Franois Gilles, an interior designer, declares: "This year is ultra- natural - not even any green on the tree. You take a bare branch - maybe some driftwood or a dead rose tree - and hang it Nordic-style with wooden things on string. Maybe a bit of gold and silver glitter. And then top it with a gold or silver star. Or you could wrap a Christmas tree in sheer fabric with clear lights shining through; then cut a few holes and have one or two branches sticking out. This is magical."

Bridget Bodoano, the press officer at The Conran Shop, hates fashionable trees and likes "things you've collected over the years, specially when they've been made by your children"; but quickly remembering her job suggests that the shop's red chilli peppers hung on gold wire are, at £2.50, "quite sensational. And have you seen the mini-loofahs?" Yes, mock you may - "it would be terrible if you started taking things too seriously."

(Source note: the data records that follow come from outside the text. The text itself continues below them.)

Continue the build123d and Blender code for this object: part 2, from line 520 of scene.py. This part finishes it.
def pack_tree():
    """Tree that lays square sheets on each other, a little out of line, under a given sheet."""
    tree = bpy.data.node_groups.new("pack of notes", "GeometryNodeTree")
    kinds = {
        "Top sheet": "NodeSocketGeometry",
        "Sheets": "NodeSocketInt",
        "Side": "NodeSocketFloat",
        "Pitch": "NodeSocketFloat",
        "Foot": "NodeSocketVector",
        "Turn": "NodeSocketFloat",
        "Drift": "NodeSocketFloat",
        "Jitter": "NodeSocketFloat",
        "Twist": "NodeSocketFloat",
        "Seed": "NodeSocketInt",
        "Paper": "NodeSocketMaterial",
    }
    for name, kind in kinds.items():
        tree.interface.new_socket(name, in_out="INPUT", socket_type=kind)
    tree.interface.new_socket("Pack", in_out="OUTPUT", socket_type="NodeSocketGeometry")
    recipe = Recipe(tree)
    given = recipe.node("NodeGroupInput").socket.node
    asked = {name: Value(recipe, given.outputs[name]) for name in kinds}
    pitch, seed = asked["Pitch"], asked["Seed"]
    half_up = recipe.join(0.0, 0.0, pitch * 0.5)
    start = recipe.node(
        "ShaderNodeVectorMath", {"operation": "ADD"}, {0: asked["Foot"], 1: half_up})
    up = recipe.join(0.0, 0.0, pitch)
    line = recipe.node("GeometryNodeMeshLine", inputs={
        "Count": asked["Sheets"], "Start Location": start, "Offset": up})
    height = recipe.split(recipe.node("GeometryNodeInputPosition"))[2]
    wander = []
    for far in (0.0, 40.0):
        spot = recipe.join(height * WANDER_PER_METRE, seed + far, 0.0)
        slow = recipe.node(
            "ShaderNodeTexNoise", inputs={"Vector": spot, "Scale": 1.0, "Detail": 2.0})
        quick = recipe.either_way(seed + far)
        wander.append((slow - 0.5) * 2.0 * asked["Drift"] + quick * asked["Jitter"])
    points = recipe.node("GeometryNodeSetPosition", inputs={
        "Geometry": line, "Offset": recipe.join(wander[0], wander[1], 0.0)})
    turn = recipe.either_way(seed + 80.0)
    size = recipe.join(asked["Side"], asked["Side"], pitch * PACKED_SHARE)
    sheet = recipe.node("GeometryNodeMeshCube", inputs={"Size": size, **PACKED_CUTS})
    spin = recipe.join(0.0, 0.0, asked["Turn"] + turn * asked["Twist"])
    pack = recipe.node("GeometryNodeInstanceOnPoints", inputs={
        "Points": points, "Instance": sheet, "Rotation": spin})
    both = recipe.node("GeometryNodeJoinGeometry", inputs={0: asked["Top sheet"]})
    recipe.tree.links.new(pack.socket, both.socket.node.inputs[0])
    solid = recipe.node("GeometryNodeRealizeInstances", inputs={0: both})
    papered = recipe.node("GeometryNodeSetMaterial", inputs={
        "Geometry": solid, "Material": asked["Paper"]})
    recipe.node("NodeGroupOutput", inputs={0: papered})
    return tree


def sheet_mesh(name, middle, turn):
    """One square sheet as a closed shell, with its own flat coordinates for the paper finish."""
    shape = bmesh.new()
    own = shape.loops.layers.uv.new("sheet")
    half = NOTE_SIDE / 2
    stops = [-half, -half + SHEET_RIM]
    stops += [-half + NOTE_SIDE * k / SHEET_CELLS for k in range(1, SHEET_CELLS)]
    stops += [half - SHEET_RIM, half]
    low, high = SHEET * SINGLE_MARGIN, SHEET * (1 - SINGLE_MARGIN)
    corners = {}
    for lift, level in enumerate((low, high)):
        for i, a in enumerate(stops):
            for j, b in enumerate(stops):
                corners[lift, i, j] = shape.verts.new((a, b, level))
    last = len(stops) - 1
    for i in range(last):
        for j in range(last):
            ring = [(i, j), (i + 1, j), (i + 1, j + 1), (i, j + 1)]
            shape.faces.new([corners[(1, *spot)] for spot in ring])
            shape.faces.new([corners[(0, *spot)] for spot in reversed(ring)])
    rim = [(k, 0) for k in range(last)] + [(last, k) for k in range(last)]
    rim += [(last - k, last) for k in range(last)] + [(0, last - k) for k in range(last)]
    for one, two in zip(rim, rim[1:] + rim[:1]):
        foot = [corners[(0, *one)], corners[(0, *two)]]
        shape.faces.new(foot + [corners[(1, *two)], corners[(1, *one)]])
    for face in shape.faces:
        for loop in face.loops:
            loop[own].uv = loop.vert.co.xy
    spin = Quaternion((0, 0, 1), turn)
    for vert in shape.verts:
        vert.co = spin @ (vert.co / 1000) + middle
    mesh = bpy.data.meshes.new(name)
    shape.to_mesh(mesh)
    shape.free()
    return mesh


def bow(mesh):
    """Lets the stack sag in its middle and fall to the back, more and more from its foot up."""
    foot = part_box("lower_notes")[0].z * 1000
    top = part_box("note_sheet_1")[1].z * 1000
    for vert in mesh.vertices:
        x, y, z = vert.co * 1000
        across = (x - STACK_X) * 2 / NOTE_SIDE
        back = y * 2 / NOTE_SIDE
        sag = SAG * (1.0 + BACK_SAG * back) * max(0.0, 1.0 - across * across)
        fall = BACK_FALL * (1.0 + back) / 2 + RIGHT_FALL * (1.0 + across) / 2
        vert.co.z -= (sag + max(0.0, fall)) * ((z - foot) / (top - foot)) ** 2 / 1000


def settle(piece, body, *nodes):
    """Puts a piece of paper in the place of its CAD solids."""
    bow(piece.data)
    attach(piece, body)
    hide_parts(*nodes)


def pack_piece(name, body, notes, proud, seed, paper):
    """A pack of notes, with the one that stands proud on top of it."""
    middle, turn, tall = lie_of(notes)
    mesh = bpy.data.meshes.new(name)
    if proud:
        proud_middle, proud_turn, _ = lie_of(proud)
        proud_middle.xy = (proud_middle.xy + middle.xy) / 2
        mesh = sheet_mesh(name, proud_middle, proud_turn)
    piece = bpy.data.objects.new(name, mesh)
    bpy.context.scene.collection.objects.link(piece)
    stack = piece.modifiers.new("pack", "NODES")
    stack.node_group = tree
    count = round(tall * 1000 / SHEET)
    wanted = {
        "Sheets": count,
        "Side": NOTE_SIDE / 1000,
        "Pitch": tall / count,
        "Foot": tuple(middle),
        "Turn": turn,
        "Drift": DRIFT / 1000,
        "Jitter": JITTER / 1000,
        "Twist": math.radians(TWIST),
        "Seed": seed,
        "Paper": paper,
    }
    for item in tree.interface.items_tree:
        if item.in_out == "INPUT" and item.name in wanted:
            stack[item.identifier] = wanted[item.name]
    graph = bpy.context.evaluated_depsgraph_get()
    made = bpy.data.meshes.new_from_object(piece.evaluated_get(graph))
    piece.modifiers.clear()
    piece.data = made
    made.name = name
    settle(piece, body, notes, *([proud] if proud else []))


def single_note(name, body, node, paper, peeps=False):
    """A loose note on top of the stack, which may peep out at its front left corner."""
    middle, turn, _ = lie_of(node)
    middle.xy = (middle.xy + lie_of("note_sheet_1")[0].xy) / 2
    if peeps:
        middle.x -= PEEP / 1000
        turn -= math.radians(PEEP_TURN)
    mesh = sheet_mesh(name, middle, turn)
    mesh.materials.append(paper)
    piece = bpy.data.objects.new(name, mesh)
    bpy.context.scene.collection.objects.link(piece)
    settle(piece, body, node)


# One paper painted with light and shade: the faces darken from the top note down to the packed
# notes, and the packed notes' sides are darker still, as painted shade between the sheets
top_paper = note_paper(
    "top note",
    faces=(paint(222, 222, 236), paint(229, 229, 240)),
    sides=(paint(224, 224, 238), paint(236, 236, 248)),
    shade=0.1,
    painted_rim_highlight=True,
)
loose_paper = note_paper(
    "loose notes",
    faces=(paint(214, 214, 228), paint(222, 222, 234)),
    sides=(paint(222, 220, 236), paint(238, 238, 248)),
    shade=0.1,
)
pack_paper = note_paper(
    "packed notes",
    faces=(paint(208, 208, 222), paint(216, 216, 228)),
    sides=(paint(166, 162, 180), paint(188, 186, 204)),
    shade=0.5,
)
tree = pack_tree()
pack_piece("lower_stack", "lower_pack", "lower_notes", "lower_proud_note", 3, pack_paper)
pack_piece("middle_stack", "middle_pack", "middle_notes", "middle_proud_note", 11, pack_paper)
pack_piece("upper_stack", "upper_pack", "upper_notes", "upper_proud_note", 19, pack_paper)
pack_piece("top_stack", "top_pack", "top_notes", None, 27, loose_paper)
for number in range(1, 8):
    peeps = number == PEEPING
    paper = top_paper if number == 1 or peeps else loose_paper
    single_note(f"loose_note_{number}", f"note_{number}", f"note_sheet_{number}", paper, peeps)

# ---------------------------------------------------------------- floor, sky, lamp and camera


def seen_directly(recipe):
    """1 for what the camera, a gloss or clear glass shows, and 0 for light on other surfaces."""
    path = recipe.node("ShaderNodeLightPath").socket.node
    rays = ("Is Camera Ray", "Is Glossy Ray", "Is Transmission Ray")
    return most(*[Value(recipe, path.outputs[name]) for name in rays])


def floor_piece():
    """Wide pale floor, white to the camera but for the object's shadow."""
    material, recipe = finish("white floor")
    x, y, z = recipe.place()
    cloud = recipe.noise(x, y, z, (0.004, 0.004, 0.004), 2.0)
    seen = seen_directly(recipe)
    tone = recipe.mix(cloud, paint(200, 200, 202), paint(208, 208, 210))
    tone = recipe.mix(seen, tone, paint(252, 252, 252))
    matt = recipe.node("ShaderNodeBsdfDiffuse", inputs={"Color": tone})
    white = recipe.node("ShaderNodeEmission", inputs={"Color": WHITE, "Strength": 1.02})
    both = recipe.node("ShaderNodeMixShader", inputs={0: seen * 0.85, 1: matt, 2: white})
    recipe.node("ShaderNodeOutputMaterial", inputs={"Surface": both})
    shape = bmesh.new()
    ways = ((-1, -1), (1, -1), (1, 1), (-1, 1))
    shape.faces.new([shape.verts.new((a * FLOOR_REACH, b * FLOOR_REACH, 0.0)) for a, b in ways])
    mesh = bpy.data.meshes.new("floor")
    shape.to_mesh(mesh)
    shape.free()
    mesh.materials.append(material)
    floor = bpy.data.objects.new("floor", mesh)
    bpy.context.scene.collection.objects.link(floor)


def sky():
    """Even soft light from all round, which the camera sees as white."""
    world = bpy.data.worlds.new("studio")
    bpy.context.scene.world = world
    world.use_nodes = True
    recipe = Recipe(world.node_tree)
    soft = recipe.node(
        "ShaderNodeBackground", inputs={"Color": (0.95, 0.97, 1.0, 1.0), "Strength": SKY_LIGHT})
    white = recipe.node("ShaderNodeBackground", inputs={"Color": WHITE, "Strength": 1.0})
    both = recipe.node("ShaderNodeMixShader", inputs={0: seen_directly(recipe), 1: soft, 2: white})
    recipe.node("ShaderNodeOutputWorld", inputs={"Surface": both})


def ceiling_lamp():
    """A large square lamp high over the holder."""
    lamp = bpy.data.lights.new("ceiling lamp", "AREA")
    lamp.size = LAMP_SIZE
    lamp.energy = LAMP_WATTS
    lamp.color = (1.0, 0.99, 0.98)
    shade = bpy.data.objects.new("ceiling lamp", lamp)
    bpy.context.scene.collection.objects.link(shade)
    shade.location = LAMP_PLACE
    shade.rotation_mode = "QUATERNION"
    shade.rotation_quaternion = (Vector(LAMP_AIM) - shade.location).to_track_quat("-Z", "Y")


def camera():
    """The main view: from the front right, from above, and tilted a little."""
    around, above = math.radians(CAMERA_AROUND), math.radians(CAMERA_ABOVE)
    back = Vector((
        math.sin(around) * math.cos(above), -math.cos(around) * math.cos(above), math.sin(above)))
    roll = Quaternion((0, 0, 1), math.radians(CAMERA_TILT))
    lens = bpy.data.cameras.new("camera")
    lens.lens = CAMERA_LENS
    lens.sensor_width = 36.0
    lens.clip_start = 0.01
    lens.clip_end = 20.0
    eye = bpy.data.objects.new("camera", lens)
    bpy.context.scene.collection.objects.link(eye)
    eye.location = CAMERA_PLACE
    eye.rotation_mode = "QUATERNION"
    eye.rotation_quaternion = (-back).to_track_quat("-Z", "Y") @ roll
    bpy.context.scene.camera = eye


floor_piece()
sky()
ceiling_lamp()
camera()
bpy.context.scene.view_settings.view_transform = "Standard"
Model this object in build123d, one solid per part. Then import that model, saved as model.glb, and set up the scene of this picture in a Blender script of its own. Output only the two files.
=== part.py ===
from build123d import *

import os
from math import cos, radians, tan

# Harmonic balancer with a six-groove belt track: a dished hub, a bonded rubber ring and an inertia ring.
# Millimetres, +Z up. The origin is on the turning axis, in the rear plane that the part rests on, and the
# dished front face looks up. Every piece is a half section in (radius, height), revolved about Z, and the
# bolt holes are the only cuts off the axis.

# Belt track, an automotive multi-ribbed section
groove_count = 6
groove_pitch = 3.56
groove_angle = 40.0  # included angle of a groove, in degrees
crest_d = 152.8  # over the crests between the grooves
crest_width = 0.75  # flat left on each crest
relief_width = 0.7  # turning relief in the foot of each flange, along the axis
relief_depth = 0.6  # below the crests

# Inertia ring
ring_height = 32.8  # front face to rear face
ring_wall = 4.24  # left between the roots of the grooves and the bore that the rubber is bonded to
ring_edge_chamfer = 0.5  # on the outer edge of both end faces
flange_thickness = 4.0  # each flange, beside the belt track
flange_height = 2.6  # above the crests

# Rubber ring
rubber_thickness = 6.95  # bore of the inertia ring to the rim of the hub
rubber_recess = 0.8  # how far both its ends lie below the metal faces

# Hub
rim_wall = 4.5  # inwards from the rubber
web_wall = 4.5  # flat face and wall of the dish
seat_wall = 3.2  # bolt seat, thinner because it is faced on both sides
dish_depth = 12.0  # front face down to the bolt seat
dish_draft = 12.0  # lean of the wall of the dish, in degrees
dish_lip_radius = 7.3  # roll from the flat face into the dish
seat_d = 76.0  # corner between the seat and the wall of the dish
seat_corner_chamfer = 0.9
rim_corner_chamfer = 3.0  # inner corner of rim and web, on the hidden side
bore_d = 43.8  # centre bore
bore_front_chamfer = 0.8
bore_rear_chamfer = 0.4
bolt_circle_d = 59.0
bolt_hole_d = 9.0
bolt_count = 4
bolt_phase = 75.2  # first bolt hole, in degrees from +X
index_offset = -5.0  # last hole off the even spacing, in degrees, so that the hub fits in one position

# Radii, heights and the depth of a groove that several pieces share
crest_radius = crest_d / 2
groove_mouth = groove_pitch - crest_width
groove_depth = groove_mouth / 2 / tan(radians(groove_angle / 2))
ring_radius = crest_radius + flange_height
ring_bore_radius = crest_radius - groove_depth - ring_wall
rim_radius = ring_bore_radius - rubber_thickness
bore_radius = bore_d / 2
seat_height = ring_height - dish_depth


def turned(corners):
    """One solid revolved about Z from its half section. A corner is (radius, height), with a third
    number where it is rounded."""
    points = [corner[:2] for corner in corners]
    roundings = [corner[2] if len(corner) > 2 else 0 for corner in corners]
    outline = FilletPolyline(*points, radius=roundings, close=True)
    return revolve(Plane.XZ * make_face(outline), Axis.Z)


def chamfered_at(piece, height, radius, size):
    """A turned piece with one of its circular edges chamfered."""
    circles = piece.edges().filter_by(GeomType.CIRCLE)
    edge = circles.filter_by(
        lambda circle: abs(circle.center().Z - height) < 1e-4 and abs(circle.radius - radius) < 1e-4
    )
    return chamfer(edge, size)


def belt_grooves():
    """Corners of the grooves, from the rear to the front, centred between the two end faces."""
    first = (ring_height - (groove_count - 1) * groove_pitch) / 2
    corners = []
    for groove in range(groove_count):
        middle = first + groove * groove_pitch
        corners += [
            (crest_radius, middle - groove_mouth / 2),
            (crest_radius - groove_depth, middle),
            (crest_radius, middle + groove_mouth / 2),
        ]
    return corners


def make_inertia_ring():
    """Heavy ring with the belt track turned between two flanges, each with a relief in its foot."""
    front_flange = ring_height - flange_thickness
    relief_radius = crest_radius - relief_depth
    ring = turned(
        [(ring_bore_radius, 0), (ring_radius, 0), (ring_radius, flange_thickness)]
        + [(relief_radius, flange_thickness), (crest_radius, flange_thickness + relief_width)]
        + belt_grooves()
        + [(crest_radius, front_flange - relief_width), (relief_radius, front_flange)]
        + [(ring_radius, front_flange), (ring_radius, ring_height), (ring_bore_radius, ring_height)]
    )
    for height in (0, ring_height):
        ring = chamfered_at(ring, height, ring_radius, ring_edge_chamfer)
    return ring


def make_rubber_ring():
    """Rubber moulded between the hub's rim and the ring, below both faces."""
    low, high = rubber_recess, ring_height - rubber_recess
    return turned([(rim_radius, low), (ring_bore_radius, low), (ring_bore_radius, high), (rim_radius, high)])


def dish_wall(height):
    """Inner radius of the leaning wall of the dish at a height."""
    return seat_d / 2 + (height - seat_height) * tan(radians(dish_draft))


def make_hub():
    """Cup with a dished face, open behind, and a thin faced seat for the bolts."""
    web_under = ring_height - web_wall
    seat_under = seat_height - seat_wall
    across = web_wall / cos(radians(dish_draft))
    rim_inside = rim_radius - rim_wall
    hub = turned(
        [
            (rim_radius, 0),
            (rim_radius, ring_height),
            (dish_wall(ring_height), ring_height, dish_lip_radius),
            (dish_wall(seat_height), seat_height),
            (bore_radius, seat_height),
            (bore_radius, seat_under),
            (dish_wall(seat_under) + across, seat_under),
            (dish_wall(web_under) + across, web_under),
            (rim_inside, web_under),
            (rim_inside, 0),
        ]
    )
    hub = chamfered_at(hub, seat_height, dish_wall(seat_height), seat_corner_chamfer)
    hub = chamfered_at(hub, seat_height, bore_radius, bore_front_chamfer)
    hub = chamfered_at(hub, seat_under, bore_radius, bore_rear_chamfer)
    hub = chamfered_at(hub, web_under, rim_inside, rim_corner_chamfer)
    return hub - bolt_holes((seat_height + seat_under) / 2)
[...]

Claire Lloyd, an art director and stylist, usually goes back to Australia, where her parents always had a plastic tree until she told them she wouldn't go home if they didn't get a proper one. "But when I did have my own it was a little pine tree that you could replant, not a proper amputated Christmas tree that you feel you're being mean to. I hung it with purple matt and transparent balls tied in old-fashioned purple and gold ribbon and wrapped the base in mauve fabric. What I would never have is that horrible red and gold feathery stuff - yeah, tinsel, that's it."